Collected data
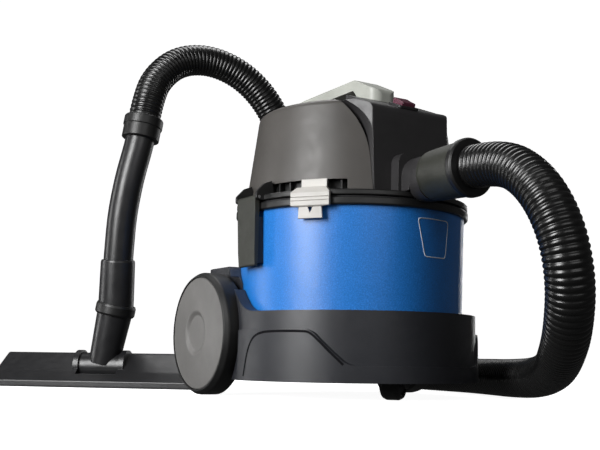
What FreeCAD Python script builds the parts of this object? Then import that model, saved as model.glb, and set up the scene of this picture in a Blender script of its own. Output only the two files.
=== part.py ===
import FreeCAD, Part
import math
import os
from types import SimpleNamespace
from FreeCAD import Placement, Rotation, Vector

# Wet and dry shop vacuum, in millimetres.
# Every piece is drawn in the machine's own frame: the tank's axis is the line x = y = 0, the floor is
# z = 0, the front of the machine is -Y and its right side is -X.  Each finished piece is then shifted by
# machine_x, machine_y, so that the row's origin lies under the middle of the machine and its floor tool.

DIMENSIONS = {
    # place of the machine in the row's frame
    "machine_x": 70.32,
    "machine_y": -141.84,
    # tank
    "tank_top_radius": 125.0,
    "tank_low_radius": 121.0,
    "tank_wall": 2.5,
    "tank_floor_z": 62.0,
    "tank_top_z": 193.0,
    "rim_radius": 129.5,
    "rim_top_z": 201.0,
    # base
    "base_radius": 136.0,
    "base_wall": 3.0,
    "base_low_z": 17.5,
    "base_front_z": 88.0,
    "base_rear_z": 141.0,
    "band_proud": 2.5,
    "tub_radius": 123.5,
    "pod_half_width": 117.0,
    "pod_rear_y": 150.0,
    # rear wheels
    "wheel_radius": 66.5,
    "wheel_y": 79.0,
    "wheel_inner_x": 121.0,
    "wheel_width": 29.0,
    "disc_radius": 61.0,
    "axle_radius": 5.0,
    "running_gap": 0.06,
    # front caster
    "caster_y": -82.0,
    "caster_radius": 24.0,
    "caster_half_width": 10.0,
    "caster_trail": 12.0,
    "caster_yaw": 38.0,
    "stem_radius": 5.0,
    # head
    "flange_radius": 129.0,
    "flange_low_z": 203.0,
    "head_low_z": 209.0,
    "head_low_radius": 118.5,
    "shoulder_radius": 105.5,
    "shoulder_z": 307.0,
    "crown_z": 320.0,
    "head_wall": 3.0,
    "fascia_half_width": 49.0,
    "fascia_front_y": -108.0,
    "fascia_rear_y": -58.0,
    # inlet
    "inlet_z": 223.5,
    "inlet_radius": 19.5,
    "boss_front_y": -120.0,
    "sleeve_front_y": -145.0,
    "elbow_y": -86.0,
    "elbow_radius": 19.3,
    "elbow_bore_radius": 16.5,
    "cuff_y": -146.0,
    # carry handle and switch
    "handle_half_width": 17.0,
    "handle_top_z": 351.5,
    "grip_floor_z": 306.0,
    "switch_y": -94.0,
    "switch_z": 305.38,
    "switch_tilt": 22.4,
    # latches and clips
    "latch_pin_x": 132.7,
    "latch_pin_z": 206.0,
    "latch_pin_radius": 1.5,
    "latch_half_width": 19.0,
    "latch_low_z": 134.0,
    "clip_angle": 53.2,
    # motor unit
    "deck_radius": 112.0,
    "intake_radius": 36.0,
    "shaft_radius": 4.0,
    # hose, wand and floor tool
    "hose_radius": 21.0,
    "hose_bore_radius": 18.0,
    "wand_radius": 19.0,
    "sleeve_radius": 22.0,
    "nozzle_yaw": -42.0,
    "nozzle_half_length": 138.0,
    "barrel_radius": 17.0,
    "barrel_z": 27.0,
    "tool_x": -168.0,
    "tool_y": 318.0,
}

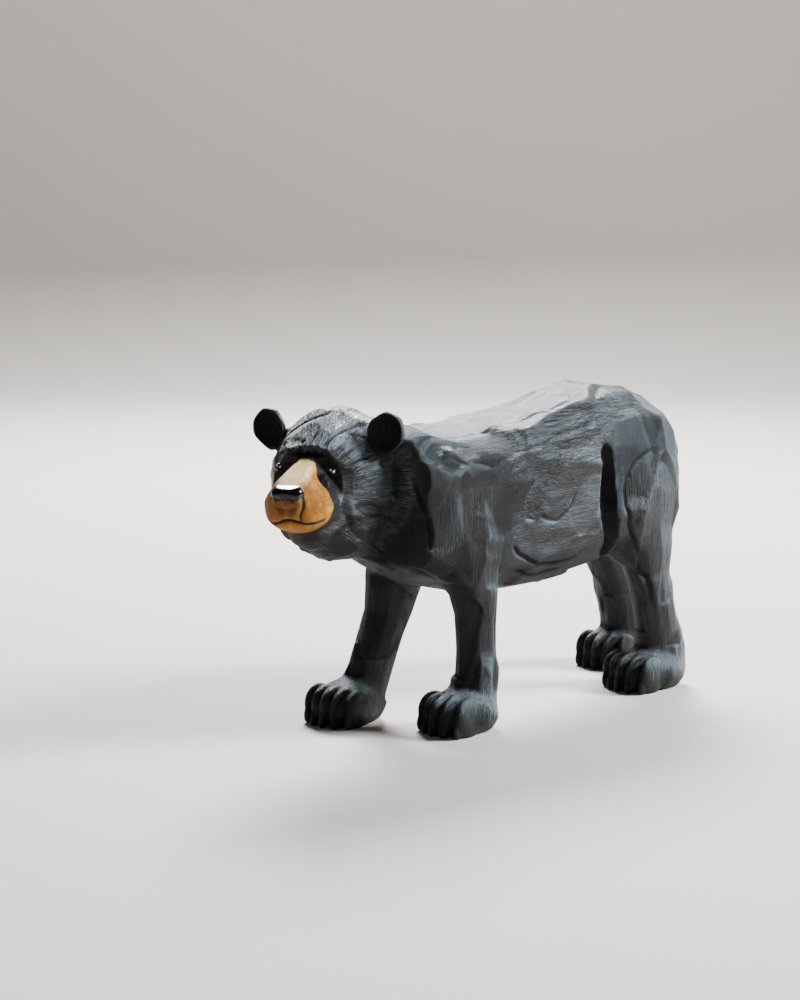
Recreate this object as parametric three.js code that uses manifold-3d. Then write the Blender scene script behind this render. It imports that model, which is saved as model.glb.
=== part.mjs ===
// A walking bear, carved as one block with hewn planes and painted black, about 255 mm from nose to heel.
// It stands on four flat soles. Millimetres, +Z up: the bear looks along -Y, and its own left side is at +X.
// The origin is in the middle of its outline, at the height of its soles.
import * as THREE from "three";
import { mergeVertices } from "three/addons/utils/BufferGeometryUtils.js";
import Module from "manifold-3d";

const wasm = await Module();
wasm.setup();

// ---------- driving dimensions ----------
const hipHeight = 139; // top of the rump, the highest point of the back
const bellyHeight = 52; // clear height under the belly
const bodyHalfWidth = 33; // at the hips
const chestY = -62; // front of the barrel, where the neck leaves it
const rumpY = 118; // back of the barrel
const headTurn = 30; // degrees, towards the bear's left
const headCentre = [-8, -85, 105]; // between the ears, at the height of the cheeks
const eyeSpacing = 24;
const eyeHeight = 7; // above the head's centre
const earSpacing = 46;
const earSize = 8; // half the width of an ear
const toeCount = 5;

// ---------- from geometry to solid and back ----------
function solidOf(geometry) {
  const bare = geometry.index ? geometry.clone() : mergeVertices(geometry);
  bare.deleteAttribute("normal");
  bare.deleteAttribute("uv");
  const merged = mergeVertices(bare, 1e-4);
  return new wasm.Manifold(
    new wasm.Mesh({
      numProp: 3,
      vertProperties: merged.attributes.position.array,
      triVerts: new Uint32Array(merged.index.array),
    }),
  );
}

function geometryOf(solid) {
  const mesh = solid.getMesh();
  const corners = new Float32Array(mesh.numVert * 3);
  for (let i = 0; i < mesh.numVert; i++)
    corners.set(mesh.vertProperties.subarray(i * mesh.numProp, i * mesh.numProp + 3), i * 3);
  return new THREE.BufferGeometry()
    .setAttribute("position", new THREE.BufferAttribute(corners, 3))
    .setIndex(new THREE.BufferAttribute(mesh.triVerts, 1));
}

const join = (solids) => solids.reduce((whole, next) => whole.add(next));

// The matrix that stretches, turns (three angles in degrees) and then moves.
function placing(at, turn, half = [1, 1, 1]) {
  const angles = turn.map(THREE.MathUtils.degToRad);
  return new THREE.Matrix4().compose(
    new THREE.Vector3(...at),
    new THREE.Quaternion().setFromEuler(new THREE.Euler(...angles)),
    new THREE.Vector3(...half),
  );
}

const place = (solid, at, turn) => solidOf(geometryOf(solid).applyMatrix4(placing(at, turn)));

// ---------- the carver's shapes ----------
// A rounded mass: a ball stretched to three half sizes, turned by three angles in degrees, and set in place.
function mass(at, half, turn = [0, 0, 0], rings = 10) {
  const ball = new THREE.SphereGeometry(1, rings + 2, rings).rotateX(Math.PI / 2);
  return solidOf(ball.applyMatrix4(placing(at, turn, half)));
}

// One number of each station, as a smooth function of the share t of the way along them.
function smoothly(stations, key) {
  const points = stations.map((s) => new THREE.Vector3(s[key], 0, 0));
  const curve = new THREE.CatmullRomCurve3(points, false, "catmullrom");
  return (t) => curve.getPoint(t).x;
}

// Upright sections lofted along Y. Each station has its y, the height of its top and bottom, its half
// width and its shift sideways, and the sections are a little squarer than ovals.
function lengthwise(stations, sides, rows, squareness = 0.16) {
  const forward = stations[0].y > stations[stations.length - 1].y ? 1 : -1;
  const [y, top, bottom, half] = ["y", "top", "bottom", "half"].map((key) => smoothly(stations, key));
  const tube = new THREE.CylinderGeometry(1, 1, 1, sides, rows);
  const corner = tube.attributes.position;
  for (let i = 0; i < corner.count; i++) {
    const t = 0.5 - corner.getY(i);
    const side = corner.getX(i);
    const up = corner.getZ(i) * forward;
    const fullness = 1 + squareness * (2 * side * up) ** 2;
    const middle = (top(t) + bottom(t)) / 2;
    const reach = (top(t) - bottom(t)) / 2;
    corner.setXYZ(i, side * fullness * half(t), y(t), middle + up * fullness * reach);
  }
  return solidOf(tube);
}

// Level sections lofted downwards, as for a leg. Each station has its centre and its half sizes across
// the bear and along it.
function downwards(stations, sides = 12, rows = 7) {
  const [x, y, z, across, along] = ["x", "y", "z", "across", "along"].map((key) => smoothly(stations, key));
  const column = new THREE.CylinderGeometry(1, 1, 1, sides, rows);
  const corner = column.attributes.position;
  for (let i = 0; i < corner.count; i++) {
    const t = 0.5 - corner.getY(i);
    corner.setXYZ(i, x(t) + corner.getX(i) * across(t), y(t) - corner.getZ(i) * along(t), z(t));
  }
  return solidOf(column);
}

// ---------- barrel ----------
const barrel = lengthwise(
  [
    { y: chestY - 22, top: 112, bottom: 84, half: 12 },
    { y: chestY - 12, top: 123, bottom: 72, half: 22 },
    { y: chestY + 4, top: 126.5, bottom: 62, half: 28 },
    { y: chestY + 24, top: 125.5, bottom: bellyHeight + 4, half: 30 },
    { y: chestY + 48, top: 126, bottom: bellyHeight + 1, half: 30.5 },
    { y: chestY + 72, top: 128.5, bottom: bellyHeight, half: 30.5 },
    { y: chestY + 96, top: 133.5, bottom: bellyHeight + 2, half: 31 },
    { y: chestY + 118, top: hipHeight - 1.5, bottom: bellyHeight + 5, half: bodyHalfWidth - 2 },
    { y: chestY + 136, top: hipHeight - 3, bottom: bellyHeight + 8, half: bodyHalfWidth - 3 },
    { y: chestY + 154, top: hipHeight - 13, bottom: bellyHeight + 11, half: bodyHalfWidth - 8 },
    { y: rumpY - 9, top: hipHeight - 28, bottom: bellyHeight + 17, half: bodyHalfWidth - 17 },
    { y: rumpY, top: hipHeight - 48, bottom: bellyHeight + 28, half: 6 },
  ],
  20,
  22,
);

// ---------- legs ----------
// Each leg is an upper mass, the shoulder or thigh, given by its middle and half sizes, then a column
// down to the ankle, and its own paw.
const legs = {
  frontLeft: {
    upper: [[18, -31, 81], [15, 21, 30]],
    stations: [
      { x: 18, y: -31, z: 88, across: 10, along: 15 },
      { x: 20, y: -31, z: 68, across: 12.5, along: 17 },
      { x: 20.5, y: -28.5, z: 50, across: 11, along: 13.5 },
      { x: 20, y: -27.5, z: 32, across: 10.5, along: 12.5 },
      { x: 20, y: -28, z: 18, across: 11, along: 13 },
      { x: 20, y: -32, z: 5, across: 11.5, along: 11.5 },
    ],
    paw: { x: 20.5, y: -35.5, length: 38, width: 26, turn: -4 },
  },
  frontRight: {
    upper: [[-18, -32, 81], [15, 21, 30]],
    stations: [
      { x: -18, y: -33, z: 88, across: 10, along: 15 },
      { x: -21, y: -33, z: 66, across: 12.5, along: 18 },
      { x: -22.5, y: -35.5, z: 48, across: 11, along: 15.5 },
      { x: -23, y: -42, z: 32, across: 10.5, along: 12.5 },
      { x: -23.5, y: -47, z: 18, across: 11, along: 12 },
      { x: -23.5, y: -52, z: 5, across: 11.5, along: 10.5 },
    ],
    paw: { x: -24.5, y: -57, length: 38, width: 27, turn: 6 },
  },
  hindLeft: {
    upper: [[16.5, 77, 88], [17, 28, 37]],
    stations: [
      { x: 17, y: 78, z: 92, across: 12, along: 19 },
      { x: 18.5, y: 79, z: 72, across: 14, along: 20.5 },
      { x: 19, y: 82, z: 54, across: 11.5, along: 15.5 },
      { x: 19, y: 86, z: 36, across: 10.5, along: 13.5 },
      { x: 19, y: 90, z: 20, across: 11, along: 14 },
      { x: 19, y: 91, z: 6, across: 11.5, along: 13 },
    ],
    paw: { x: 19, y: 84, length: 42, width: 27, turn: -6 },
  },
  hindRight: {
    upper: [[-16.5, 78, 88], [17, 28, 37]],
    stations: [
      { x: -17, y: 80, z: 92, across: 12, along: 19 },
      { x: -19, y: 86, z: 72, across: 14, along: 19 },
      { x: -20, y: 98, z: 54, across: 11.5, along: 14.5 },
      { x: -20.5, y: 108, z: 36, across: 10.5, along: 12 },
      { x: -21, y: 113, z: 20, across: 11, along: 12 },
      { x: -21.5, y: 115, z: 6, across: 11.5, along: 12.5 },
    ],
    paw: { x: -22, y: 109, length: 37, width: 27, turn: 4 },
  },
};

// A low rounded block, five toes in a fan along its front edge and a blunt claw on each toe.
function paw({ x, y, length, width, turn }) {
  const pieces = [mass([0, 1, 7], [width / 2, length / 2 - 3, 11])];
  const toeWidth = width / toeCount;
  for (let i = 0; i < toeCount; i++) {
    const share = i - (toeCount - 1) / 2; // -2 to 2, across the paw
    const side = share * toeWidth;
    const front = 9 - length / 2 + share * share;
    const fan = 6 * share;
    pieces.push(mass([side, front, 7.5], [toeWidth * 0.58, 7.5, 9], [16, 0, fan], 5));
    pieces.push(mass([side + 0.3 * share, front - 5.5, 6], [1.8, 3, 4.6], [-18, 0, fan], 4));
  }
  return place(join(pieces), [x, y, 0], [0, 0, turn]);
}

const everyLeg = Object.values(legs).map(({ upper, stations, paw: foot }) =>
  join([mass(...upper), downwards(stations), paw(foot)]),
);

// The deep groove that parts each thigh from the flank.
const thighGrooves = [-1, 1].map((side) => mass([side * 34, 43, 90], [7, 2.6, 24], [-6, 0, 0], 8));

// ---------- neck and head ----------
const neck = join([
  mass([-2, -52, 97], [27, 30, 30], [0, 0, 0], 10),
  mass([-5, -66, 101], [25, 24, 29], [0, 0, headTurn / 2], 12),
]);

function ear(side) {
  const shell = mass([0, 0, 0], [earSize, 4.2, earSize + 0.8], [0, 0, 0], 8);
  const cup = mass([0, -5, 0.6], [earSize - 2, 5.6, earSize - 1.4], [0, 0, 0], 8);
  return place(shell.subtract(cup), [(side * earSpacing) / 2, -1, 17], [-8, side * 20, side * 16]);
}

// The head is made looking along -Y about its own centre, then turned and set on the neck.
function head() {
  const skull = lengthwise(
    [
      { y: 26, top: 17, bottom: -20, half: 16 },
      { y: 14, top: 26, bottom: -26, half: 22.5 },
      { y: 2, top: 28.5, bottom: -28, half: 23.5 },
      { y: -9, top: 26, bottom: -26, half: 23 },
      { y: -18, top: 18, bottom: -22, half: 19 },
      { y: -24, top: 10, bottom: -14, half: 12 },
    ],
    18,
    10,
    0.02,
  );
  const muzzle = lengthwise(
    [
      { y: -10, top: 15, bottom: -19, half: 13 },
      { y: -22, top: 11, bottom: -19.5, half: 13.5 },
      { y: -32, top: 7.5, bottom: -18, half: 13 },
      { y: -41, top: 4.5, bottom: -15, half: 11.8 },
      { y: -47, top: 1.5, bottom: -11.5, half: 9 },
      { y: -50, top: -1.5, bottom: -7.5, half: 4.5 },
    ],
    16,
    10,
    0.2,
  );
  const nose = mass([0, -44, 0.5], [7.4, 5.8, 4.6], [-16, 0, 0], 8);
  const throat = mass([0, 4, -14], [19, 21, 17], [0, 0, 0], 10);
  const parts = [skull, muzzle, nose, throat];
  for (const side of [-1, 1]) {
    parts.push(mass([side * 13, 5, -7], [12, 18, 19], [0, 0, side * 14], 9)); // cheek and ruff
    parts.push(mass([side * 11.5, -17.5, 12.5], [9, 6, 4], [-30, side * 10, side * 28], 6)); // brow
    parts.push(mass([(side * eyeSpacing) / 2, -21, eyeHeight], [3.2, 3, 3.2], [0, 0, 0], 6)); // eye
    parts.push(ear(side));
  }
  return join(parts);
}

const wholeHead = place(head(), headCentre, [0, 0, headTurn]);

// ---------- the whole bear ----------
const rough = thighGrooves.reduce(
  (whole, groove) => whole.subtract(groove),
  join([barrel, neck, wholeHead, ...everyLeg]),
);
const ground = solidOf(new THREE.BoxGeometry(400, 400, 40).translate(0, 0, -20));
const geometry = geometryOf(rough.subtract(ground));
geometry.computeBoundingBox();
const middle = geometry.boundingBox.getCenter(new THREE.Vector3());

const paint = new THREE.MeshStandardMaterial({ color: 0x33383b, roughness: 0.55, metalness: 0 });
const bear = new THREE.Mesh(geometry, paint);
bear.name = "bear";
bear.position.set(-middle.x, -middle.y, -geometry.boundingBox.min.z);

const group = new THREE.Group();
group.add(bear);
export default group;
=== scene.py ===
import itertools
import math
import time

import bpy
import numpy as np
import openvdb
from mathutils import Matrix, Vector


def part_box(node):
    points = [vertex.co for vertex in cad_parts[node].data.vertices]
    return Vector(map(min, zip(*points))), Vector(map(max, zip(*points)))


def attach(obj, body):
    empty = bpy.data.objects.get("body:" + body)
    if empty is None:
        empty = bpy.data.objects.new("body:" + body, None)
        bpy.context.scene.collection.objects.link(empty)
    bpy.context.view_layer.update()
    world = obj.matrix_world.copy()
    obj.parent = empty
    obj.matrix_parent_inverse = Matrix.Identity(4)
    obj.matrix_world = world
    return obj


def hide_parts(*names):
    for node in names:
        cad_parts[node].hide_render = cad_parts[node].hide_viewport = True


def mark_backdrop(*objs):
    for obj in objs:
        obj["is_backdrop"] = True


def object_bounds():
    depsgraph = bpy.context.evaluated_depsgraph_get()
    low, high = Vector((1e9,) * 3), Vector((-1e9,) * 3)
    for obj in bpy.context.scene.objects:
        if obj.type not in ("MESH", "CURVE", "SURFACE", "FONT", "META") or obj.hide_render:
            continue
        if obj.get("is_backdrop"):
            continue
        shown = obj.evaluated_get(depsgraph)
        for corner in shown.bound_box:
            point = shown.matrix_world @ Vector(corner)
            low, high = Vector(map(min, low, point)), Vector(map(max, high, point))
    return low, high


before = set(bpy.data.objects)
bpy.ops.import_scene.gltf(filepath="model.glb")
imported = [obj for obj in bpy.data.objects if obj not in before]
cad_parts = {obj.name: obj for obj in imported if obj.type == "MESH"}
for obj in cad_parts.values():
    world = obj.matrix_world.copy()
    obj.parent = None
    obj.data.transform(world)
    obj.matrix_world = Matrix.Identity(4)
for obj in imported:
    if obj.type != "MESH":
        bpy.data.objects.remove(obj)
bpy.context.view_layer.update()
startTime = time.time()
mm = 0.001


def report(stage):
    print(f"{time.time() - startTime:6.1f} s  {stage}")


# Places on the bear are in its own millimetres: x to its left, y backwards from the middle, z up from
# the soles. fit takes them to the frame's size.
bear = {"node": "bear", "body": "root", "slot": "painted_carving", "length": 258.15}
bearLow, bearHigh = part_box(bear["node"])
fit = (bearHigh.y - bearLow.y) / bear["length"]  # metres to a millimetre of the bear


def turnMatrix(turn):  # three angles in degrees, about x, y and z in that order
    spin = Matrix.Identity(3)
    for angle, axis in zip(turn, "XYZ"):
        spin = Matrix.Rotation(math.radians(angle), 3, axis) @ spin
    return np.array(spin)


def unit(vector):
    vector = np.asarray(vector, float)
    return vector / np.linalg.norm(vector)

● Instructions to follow
Using the data above, repeat exactly the lines that begin at the line with "const paint = new" and end at the line with "obj.parent = empty", both ends included.

● Task output
const paint = new THREE.MeshStandardMaterial({ color: 0x33383b, roughness: 0.55, metalness: 0 });
const bear = new THREE.Mesh(geometry, paint);
bear.name = "bear";
bear.position.set(-middle.x, -middle.y, -geometry.boundingBox.min.z);

const group = new THREE.Group();
group.add(bear);
export default group;
=== scene.py ===
import itertools
import math
import time

import bpy
import numpy as np
import openvdb
from mathutils import Matrix, Vector


def part_box(node):
    points = [vertex.co for vertex in cad_parts[node].data.vertices]
    return Vector(map(min, zip(*points))), Vector(map(max, zip(*points)))


def attach(obj, body):
    empty = bpy.data.objects.get("body:" + body)
    if empty is None:
        empty = bpy.data.objects.new("body:" + body, None)
        bpy.context.scene.collection.objects.link(empty)
    bpy.context.view_layer.update()
    world = obj.matrix_world.copy()
    obj.parent = empty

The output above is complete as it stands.